Give back the full material, exactly as it reads.

§ **Supplied material**
════════

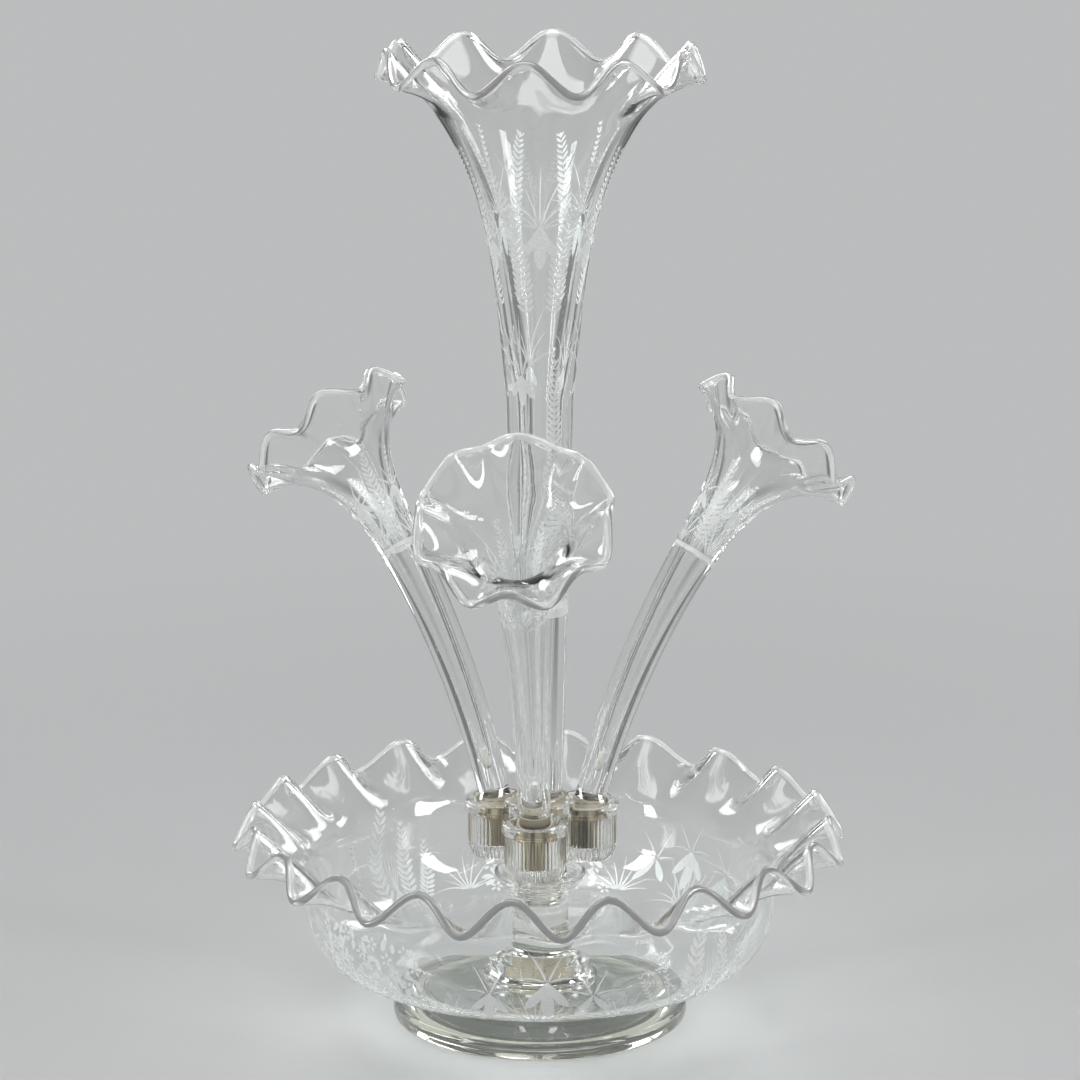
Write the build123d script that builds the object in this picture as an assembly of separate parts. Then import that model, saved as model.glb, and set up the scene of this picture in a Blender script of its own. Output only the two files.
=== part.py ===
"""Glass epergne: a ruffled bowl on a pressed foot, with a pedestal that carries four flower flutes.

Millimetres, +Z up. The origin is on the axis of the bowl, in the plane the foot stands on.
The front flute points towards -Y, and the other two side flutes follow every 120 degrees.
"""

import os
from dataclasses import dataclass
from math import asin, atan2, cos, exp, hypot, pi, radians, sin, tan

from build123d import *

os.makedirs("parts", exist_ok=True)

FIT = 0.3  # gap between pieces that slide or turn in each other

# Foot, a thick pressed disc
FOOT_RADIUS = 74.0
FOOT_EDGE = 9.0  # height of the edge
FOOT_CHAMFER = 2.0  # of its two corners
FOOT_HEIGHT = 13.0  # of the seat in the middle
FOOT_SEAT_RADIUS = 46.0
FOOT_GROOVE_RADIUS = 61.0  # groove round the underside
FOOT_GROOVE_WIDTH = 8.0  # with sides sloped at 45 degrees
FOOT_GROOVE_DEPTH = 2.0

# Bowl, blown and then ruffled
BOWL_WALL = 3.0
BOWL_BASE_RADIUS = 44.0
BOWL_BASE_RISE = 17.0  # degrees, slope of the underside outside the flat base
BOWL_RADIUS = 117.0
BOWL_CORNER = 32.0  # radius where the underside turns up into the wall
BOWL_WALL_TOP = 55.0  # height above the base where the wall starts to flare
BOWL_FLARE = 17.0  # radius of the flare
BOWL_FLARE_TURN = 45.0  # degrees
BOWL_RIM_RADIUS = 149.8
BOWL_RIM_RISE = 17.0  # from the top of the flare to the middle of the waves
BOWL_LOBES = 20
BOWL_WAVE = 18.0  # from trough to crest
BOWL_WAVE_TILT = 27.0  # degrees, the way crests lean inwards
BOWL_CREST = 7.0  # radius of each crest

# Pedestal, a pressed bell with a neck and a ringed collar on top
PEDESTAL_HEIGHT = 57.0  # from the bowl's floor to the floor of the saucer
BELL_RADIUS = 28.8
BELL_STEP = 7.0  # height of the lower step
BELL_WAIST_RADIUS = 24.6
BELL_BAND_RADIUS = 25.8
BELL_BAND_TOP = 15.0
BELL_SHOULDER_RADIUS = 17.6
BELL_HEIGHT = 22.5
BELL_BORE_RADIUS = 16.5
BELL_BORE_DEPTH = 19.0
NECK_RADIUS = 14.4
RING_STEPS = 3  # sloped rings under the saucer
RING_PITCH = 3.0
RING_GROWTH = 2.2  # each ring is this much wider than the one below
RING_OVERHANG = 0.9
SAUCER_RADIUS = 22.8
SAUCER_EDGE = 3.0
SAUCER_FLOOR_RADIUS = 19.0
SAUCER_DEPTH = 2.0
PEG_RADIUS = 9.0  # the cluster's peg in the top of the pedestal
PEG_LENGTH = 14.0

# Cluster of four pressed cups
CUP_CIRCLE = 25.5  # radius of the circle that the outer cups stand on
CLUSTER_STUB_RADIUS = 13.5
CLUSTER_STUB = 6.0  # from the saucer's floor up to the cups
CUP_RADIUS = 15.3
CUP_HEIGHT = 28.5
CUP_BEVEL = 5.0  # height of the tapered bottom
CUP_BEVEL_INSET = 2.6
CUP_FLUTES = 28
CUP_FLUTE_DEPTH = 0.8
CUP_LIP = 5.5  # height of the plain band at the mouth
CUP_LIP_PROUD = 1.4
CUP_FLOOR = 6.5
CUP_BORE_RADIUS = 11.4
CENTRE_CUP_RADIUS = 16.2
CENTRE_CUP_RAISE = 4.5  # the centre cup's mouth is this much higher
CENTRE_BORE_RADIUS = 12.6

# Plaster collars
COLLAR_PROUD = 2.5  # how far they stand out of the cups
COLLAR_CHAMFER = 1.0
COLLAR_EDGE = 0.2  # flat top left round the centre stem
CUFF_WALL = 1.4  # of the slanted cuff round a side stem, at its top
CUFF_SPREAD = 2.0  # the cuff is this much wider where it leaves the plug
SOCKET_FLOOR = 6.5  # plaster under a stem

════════

§ **Exercise response**
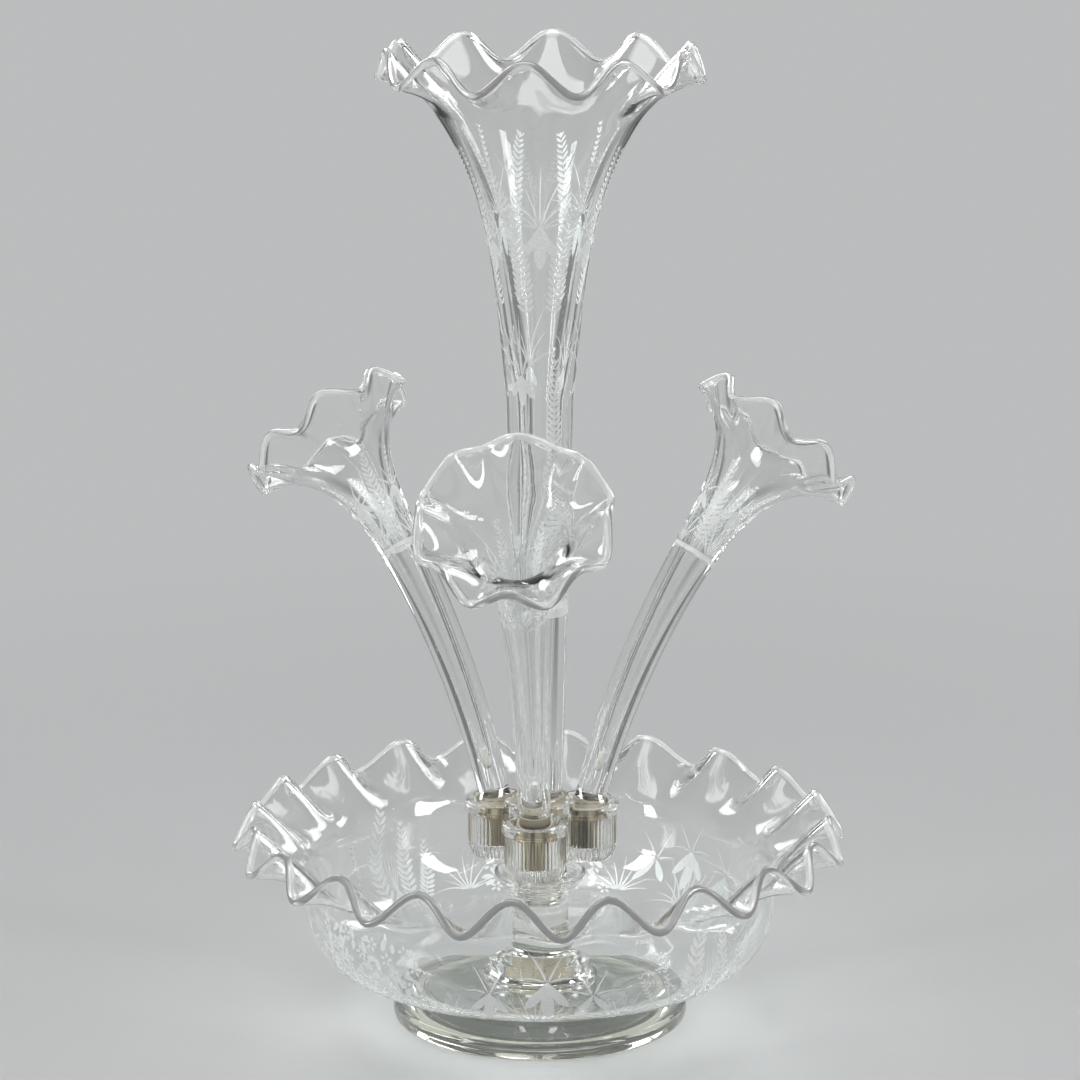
Write the build123d script that builds the object in this picture as an assembly of separate parts. Then import that model, saved as model.glb, and set up the scene of this picture in a Blender script of its own. Output only the two files.
=== part.py ===
"""Glass epergne: a ruffled bowl on a pressed foot, with a pedestal that carries four flower flutes.

Millimetres, +Z up. The origin is on the axis of the bowl, in the plane the foot stands on.
The front flute points towards -Y, and the other two side flutes follow every 120 degrees.
"""

import os
from dataclasses import dataclass
from math import asin, atan2, cos, exp, hypot, pi, radians, sin, tan

from build123d import *

os.makedirs("parts", exist_ok=True)

FIT = 0.3  # gap between pieces that slide or turn in each other

# Foot, a thick pressed disc
FOOT_RADIUS = 74.0
FOOT_EDGE = 9.0  # height of the edge
FOOT_CHAMFER = 2.0  # of its two corners
FOOT_HEIGHT = 13.0  # of the seat in the middle
FOOT_SEAT_RADIUS = 46.0
FOOT_GROOVE_RADIUS = 61.0  # groove round the underside
FOOT_GROOVE_WIDTH = 8.0  # with sides sloped at 45 degrees
FOOT_GROOVE_DEPTH = 2.0

# Bowl, blown and then ruffled
BOWL_WALL = 3.0
BOWL_BASE_RADIUS = 44.0
BOWL_BASE_RISE = 17.0  # degrees, slope of the underside outside the flat base
BOWL_RADIUS = 117.0
BOWL_CORNER = 32.0  # radius where the underside turns up into the wall
BOWL_WALL_TOP = 55.0  # height above the base where the wall starts to flare
BOWL_FLARE = 17.0  # radius of the flare
BOWL_FLARE_TURN = 45.0  # degrees
BOWL_RIM_RADIUS = 149.8
BOWL_RIM_RISE = 17.0  # from the top of the flare to the middle of the waves
BOWL_LOBES = 20
BOWL_WAVE = 18.0  # from trough to crest
BOWL_WAVE_TILT = 27.0  # degrees, the way crests lean inwards
BOWL_CREST = 7.0  # radius of each crest

# Pedestal, a pressed bell with a neck and a ringed collar on top
PEDESTAL_HEIGHT = 57.0  # from the bowl's floor to the floor of the saucer
BELL_RADIUS = 28.8
BELL_STEP = 7.0  # height of the lower step
BELL_WAIST_RADIUS = 24.6
BELL_BAND_RADIUS = 25.8
BELL_BAND_TOP = 15.0
BELL_SHOULDER_RADIUS = 17.6
BELL_HEIGHT = 22.5
BELL_BORE_RADIUS = 16.5
BELL_BORE_DEPTH = 19.0
NECK_RADIUS = 14.4
RING_STEPS = 3  # sloped rings under the saucer
RING_PITCH = 3.0
RING_GROWTH = 2.2  # each ring is this much wider than the one below
RING_OVERHANG = 0.9
SAUCER_RADIUS = 22.8
SAUCER_EDGE = 3.0
SAUCER_FLOOR_RADIUS = 19.0
SAUCER_DEPTH = 2.0
PEG_RADIUS = 9.0  # the cluster's peg in the top of the pedestal
PEG_LENGTH = 14.0

# Cluster of four pressed cups
CUP_CIRCLE = 25.5  # radius of the circle that the outer cups stand on
CLUSTER_STUB_RADIUS = 13.5
CLUSTER_STUB = 6.0  # from the saucer's floor up to the cups
CUP_RADIUS = 15.3
CUP_HEIGHT = 28.5
CUP_BEVEL = 5.0  # height of the tapered bottom
CUP_BEVEL_INSET = 2.6
CUP_FLUTES = 28
CUP_FLUTE_DEPTH = 0.8
CUP_LIP = 5.5  # height of the plain band at the mouth
CUP_LIP_PROUD = 1.4
CUP_FLOOR = 6.5
CUP_BORE_RADIUS = 11.4
CENTRE_CUP_RADIUS = 16.2
CENTRE_CUP_RAISE = 4.5  # the centre cup's mouth is this much higher
CENTRE_BORE_RADIUS = 12.6

# Plaster collars
COLLAR_PROUD = 2.5  # how far they stand out of the cups
COLLAR_CHAMFER = 1.0
COLLAR_EDGE = 0.2  # flat top left round the centre stem
CUFF_WALL = 1.4  # of the slanted cuff round a side stem, at its top
CUFF_SPREAD = 2.0  # the cuff is this much wider where it leaves the plug
SOCKET_FLOOR = 6.5  # plaster under a stem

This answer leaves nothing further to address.